-- Given exercise --
Take the entries below and print only the lines from the one with "Continue the build123d" through the one with "about size millimetres.", exactly as they stand, both ends included.

-- Records provided --
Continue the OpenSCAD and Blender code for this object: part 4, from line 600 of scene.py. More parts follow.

--

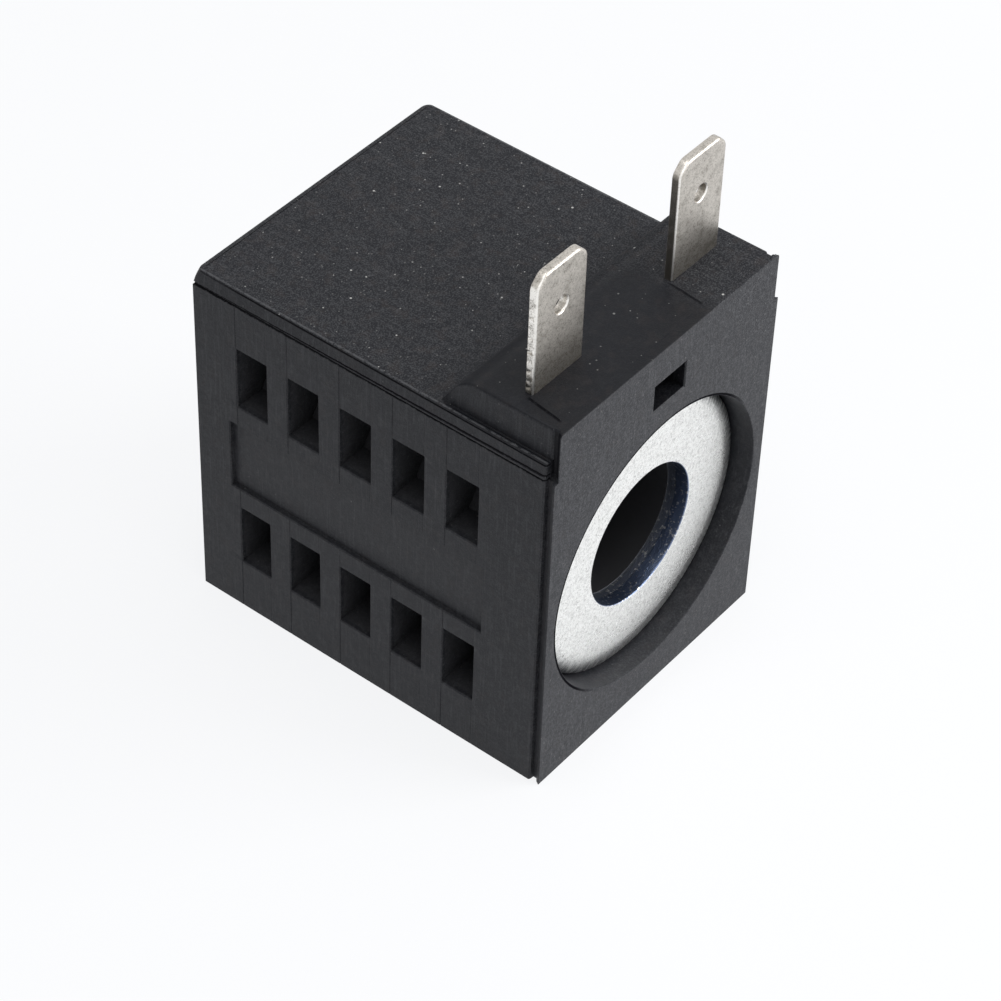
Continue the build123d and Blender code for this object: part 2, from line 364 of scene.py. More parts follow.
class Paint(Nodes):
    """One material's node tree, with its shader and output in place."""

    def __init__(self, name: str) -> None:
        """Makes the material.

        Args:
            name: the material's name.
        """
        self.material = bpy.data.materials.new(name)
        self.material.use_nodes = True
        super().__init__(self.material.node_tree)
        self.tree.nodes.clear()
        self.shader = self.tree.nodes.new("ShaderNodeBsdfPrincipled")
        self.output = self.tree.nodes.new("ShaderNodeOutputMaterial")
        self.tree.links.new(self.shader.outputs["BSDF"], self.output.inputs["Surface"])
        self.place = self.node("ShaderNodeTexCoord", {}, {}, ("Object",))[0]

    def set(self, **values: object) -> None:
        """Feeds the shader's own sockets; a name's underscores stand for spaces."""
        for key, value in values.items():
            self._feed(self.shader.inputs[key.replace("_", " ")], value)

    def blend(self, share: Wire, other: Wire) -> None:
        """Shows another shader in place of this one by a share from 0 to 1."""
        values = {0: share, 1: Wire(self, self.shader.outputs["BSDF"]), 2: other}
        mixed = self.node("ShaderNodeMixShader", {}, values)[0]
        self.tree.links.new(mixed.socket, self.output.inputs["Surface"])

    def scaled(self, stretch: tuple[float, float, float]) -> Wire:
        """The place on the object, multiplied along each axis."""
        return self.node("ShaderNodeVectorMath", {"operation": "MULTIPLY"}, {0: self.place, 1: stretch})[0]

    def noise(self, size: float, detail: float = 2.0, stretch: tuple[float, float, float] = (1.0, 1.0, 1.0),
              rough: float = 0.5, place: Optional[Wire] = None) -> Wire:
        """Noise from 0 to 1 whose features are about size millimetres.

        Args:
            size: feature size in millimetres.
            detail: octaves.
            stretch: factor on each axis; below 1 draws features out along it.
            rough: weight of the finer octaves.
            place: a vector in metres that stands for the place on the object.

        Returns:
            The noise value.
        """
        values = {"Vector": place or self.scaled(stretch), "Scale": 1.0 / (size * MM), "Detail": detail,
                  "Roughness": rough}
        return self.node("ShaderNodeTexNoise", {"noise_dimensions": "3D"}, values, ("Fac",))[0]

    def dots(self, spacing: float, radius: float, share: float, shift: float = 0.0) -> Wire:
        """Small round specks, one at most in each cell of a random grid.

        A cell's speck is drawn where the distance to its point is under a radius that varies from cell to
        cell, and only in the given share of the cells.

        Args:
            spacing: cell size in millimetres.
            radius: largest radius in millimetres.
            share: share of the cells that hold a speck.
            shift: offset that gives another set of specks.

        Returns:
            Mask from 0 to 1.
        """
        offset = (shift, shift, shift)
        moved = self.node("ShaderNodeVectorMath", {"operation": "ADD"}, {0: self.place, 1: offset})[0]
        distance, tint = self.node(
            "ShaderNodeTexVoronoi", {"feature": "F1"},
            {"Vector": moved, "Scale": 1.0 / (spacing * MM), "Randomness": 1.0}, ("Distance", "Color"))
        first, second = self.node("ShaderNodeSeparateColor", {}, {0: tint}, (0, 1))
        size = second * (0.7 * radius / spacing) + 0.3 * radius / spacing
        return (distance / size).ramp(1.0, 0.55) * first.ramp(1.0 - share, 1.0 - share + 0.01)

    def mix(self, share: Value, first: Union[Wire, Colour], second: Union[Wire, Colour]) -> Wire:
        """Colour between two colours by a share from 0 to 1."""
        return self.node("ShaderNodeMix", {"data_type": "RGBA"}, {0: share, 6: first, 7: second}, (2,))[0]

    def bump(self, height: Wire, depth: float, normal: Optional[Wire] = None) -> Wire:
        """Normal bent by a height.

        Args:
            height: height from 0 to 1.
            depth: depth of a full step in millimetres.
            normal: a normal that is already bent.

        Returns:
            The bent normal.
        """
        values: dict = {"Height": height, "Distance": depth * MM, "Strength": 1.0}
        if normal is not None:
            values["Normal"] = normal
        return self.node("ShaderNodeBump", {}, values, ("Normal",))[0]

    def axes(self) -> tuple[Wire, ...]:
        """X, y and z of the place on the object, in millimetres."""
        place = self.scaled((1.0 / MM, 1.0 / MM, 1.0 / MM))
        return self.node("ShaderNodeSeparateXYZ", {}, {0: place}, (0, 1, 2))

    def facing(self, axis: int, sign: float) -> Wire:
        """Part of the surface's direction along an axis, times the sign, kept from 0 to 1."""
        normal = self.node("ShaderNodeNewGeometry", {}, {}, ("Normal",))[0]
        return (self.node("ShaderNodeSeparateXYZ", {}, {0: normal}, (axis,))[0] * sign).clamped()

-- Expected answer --
Continue the build123d and Blender code for this object: part 2, from line 364 of scene.py. More parts follow.
class Paint(Nodes):
    """One material's node tree, with its shader and output in place."""

    def __init__(self, name: str) -> None:
        """Makes the material.

        Args:
            name: the material's name.
        """
        self.material = bpy.data.materials.new(name)
        self.material.use_nodes = True
        super().__init__(self.material.node_tree)
        self.tree.nodes.clear()
        self.shader = self.tree.nodes.new("ShaderNodeBsdfPrincipled")
        self.output = self.tree.nodes.new("ShaderNodeOutputMaterial")
        self.tree.links.new(self.shader.outputs["BSDF"], self.output.inputs["Surface"])
        self.place = self.node("ShaderNodeTexCoord", {}, {}, ("Object",))[0]

    def set(self, **values: object) -> None:
        """Feeds the shader's own sockets; a name's underscores stand for spaces."""
        for key, value in values.items():
            self._feed(self.shader.inputs[key.replace("_", " ")], value)

    def blend(self, share: Wire, other: Wire) -> None:
        """Shows another shader in place of this one by a share from 0 to 1."""
        values = {0: share, 1: Wire(self, self.shader.outputs["BSDF"]), 2: other}
        mixed = self.node("ShaderNodeMixShader", {}, values)[0]
        self.tree.links.new(mixed.socket, self.output.inputs["Surface"])

    def scaled(self, stretch: tuple[float, float, float]) -> Wire:
        """The place on the object, multiplied along each axis."""
        return self.node("ShaderNodeVectorMath", {"operation": "MULTIPLY"}, {0: self.place, 1: stretch})[0]

    def noise(self, size: float, detail: float = 2.0, stretch: tuple[float, float, float] = (1.0, 1.0, 1.0),
              rough: float = 0.5, place: Optional[Wire] = None) -> Wire:
        """Noise from 0 to 1 whose features are about size millimetres.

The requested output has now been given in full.